I have but a moment, to beg leave to introduce and recommend to your Benevolence the Reverend Samuel Wales D.D. Professor of Divinity in this College. Col. Humphry can inform you he is one of our worthy Characters. I have had in younger years and middle Life a great sense of Honor; I have in old age a sense of the high honor of your Friendship. Great, however, as this is, give me Leave nevertheless to say the exquisite Pleasures of Science are so far superior to all those, that I ardently long for and am even ravished with Literary Communications. This age will digest the Literature of Ages past. The Result will be glorious. The stages of this Result, and the progressive Discoveries and Reasonings thereupon will ever be highly pleasurable. I know of no Man that will notice and observe these with greater Attention and Accumen than Gov. Jefferson, or any from whom I can promise myself greater Delight whenever he pleases to honor with a Letter His most obliged Humble servt.,

Ezra Stiles


Samuel Holden Parsons to Ezra Stiles

Middletown 27th April AD1786


In my tour to the Country bordering on the river Ohio the last winter some natural Curiosities have fallen under my observation which may afford the learn’d a field of useful speculation. I have therefore taken the liberty of sending you a tooth of an Animal, now unknown in that country, and a few petrefactions I have collected there, and to trouble you with the account of such facts as have fallen under my observation, in respect to those things; as well as other Singular appearances to be found there; that I may contribute all in my power to facilitate the enquiries the learned and curious may be induced to make.

In November last we went down the Ohio from the Miami about 32 Miles to a place called the Big Bone Creek, to search for the Big bones said to be found at a salt lake on that Creek, about three Miles from the Ohio. We found the place to be a flatt of about 20 acres inclosed with rising lands on all Sides, through which is a running stream of water; the soil a yellow soft Clay, the Bones are found in and near this stream under the Earth at different depths.

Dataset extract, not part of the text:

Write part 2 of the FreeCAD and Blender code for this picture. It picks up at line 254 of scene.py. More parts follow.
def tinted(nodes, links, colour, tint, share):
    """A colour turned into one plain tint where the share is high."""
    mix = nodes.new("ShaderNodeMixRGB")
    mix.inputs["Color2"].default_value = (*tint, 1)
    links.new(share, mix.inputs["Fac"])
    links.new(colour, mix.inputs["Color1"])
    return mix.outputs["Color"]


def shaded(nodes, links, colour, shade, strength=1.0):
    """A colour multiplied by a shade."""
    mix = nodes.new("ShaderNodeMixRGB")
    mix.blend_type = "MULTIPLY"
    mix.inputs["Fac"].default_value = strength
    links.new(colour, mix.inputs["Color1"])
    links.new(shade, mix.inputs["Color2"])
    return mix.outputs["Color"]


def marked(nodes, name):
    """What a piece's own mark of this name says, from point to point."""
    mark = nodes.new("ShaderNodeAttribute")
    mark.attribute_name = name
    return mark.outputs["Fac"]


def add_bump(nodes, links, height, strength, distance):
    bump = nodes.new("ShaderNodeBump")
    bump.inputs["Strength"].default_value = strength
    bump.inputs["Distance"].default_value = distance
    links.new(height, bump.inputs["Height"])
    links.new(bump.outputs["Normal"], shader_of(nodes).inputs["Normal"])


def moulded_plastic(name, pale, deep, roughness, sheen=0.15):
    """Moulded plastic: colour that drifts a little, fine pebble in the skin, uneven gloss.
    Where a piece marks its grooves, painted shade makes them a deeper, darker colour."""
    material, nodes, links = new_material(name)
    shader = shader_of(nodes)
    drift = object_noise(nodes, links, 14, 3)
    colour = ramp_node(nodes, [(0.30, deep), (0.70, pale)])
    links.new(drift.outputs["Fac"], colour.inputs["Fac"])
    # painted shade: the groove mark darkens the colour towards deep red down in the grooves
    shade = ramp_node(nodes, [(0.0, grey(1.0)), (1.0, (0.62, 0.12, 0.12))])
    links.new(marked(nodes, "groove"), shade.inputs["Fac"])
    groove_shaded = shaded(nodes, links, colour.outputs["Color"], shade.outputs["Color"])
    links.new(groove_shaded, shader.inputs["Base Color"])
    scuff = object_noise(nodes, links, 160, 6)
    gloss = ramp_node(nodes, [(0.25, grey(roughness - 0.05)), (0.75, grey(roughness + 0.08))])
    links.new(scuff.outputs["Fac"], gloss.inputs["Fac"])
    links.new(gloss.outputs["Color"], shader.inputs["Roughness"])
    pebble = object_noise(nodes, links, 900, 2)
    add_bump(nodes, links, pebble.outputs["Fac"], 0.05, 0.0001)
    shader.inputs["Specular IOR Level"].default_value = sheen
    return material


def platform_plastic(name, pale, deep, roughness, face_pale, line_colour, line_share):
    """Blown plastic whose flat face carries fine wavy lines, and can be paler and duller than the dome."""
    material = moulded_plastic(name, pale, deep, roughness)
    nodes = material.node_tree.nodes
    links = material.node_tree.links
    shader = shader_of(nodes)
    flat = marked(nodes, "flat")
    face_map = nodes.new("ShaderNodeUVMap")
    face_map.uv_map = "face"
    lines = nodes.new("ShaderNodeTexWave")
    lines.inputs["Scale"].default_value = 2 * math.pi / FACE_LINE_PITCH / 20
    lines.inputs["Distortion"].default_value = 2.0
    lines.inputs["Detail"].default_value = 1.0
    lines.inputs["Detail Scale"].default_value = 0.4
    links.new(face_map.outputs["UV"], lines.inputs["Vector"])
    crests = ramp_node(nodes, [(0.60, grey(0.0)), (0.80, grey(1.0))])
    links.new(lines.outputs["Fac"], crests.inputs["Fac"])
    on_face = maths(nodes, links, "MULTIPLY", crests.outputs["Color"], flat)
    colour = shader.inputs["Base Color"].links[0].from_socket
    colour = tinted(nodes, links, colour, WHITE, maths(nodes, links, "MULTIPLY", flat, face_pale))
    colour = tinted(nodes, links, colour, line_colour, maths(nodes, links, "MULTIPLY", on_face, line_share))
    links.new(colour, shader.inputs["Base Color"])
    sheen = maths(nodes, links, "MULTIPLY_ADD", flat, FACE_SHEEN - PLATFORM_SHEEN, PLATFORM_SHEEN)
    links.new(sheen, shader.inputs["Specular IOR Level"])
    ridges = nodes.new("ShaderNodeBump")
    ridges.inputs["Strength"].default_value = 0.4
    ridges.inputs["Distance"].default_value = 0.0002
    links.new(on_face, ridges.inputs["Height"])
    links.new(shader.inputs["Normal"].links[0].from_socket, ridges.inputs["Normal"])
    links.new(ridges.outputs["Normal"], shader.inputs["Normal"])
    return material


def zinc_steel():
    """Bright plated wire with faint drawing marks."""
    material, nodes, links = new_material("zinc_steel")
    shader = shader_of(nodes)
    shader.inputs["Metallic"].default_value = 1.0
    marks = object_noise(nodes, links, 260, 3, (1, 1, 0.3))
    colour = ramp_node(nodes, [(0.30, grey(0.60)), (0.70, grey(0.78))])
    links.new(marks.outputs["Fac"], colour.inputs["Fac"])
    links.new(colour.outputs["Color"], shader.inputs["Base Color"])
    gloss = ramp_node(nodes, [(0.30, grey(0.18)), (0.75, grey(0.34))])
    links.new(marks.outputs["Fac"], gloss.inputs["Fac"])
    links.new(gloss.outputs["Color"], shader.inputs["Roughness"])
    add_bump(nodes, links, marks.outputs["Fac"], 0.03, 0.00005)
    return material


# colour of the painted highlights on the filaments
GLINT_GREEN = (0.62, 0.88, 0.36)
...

We collected about 300 or 400 ℔ of the Bones, of which the Tooth I now send you is part. A thigh Bone Intire is the largest bone of our collection, this is 49 Inch in length, I imagine is about 60 ℔ in weight. Part of the Jaws, leg and Head bones were also taken up, but not the intire skeleton of the Animal. What species of animal this was I am unable to conjecture, and being wholly Unknown to the Natives we are not aided by tradition. Whatever this creature was, his Height I think must have been between 12. and 16 F, if the other bones bear any proportion to those we found, and were in any considerable degree proportion’d to the parts of other animals. These bones are found in no places but soft ground near rivers or water-courses, as I have yet heard. Of what species they were, by what means, and at what time, they became extinct I leave to the enquiry of Others.

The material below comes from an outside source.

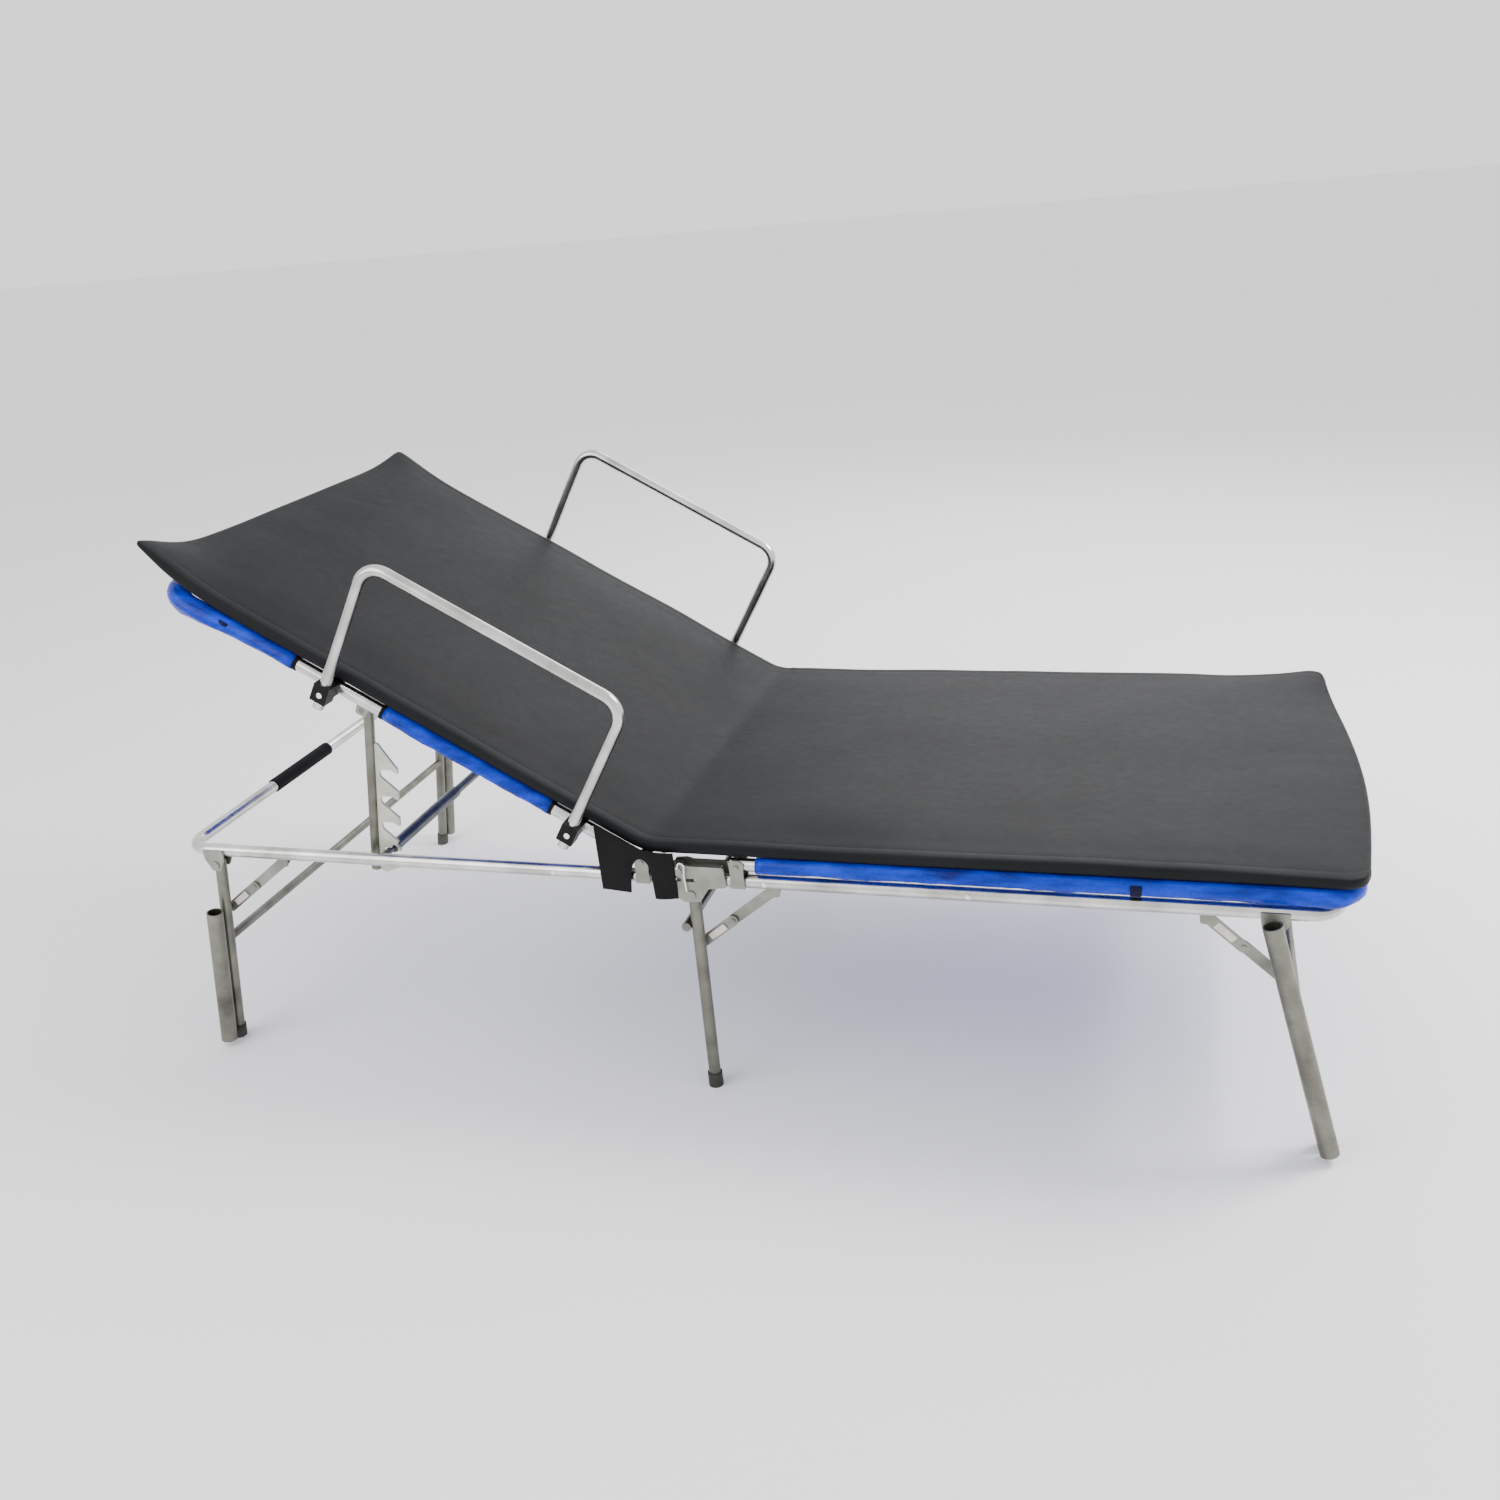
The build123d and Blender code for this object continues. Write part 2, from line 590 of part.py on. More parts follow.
def build():
    parts = {
        "foot_rail": base_rail(1, RAIL_GAP_FOOT),
        "head_rail": base_rail(-1, RAIL_GAP_HEAD),
        "hip_gussets": hip_gussets(),
        "hip_pins": bolts(HINGE_X, HINGE_Z),
        "hip_clips": hairpin_clips(),
        "head_ears": head_ears(),
        "foot_deck": drilled(u_frame(DECK_START, DECK_END, DECK_Z), BRACKET_X, DECK_Z, RIVET_R + SEAT),
        "foot_brackets": tube_brackets(1),
        "backrest_brackets": tube_brackets(-1),
        "backrest_frame": on_backrest(drilled(u_frame(BACK_TAIL, -BACK_END, 0), 0, 0, RIVET_R + RUN)),
        "fabric_foot": fabric_foot(),
        "fabric_back": fabric_back(),
        "fabric_bindings": bindings(),
        "mat_foot": mat_foot(),
        "mat_back": mat_back(),
        "mat_hip": mat_hip(),
        "carry_grip": carry_grip(),
        "rack_lugs": rack_lugs(),
        "rack_posts": rack_posts(),
        "rack_plates": rack_plates(),
        "rack_rod": rack_rod(),
        "rack_bar": rack_bar(),
    }
    for word, side in SIDES.items():
        parts[f"handrail_{word}"] = handrail(side)
        for number, s in enumerate(CLAMP_S, 1):
            parts[f"clamp_{word}_{number}"] = clamp(side, s)
    for name in LEGS:
        parts[f"{name}_leg_bolts"] = bolts(LEGS[name][0], LEG_PIVOT_Z)
        parts[f"{name}_leg_bar"] = leg_bar(name)
        parts[f"{name}_feet"] = feet(name)
        parts[f"{name}_brace_lugs"] = brace_lugs(name)
        parts[f"{name}_upper_links"] = upper_links(name)
        parts[f"{name}_lower_links"] = lower_links(name)
        for word, side in SIDES.items():
            parts[f"{name}_leg_{word}"] = leg(name, side)
    for name in SOCKET_TOP:
        parts[f"{name}_gussets"] = leg_gussets(name)
        for word, side in SIDES.items():
            parts[f"{name}_socket_{word}"] = socket(name, side)
    return parts


os.makedirs("parts", exist_ok=True)
for node, shape in build().items():
    export_step(Pos(HIP_X, 0, 0) * shape, f"parts/{node}.step")
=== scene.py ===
import json
import math
import bpy
import numpy as np
from mathutils import Matrix, Vector, noise


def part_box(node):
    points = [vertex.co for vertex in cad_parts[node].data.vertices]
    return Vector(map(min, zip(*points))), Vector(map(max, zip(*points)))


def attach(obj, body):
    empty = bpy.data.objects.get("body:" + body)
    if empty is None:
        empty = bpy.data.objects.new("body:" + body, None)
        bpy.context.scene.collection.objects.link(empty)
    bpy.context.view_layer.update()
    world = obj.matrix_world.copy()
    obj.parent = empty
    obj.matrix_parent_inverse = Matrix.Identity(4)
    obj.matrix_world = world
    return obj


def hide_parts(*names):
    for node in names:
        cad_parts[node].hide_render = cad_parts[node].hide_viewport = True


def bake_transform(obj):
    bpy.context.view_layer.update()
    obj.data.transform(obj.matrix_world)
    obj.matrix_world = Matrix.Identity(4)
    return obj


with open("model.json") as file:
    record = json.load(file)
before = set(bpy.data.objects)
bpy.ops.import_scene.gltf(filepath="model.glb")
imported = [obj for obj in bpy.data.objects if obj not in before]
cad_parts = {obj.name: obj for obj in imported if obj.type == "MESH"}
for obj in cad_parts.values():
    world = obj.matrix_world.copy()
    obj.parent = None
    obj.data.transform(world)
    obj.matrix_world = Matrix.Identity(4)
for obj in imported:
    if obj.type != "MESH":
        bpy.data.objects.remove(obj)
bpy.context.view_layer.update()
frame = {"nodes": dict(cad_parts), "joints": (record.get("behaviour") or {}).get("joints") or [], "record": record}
nodes = frame["nodes"]
joints = {j["name"]: j for j in frame["joints"]}
sides = {"left": 1, "right": -1}

# places on the cot, all read from the frame
hipX = joints["mid_legs_fold"]["pos_m"][0]
backPivot = Vector(joints["backrest_tilt"]["pos_m"])
backAngle = math.radians(-joints["backrest_tilt"]["range_deg"][0])
deckLow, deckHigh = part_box("foot_deck")
tubeR = (deckHigh.z - deckLow.z) / 2
deckZ = backPivot.z
railY = deckHigh.y - tubeR
clothFootLow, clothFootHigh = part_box("fabric_foot")
sleeveR = clothFootHigh.y - railY
matLow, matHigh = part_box("mat_foot")
railLow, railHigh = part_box("foot_rail")
railZ = (railLow.z + railHigh.z) / 2
along = Vector((-math.cos(backAngle), 0, math.sin(backAngle)))
above = Vector((math.sin(backAngle), 0, math.cos(backAngle)))


def onBack(s, y, n):
    return backPivot + along * s + above * n + Vector((0, y, 0))


def backReach(node):    # furthest distance of a node up the backrest
    return max((v.co - backPivot).dot(along) for v in nodes[node].data.vertices)


# ---- mesh helpers

def newPiece(name, verts, faces, material, smooth=True):
    mesh = bpy.data.meshes.new(name)
    mesh.from_pydata([tuple(v) for v in verts], [], faces)
    mesh.validate()
    mesh.update()
    if smooth:
        mesh.polygons.foreach_set("use_smooth", [True] * len(mesh.polygons))
    piece = bpy.data.objects.new(name, mesh)
    bpy.context.scene.collection.objects.link(piece)
    mesh.materials.append(material)
    return piece


def subdivide(piece, levels=1):
    mod = piece.modifiers.new("subdivision", "SUBSURF")
    mod.levels = mod.render_levels = levels


def loft(rings, capEnds=True):    # closed rings of equal length joined into a skin
    count = len(rings[0])
    verts = [p for ring in rings for p in ring]
    faces = []
    for i in range(len(rings) - 1):
        for j in range(count):
            k = (j + 1) % count
            faces.append((i * count + j, i * count + k, (i + 1) * count + k, (i + 1) * count + j))
    if capEnds:
        faces.append(tuple(reversed(range(count))))
        faces.append(tuple(range(len(verts) - count, len(verts))))
    return verts, faces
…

In respect to the petrefactions which are common in some parts of that, as well as other countries, I beg leave to state this fact: that at the Rapids of the Ohio the waters pass over flatt stones extending from side to side of that river very similar in shape and appearance; that on the S.E. side I discover’d no petrifactions, when the surface of the Stones on the NW side are cover’d over with petrified Vegetation of all kinds with small fish Animals and Excrement in various degrees of petrefaction from the beginning of an external Incrustation to a perfect stone; that at this place there appeard a gentle dripping of water from the adjoining lands, falling upon the stone in the river which appear’d to me to fix the Vegetable, and other substances to the stone like a cement. A doubt arose in my mind whether the receiv’d Opinion that certain waters possess’d a petrefying Quality was just, or whether this is not a quality in some kinds of Earth and the water passing through these Strata may become so Impregnated therewith so as to produce the Effects. If so perhaps a more Valuable cement than has yet been discovered may be found. This I leave to the learned to ascertain. The numerous remains of fortifications in that country, (a draft of one at the mouth of Muskingum I now send you) and peices of Earthen vessels and bricks dug up from considerable depts in the Earth. The numerous mounds of Earth erected in conical forms, to the height of 70 or 80 F., containing the bones of the Dead, are proofs of this Country’s having been peopled heretofore by those who had some knowledge of the Arts; and the trees grown up in those fortresses are of a size which leaves little room to doubt that the works were abandoned long before this country was discovered by the Europeans. The present Inhabitants having no knowledge of the Arts or tradition respecting the fortifications leaves a doubt whether the present are the Immediate descendants of the former Inhabitants. This I leave to you and other learned Gentlemen to form Your Opinions upon and am with great esteem Sr your most Obedient Servt,

Sam H Parsons

RC (DLC); endorsed. Noted in SJL as received 14 July 1786. Enclosures (DLC): (1) Tr, in an unidentified hand, with corrections by Stiles; at foot of text: “True Copy Ezra Stiles” on verso, in Stiles’s hand: “General Parsons Letter to President Stiles 1786. Copy forwarded to his Excelly Gov. Jefferson Ambassador at Paris.” (2) See illustration in this volume for the other enclosure, endorsed by Stiles: “Plan of Works or Mounds of Earth & Lines of Circumvallation covered with Forest Trees, at the Entrance of the River Muskingham into the River Ohio: taken 1786 by Gen Parsons & communicated to Ezra Stiles. May 5 1786. Yale College Forwarded to his Excelly Gov Jefferson at Paris, Minister Plenipotentiary from the United States of America. Ezra Stiles.”

Stiles’s letter last winter has not been found.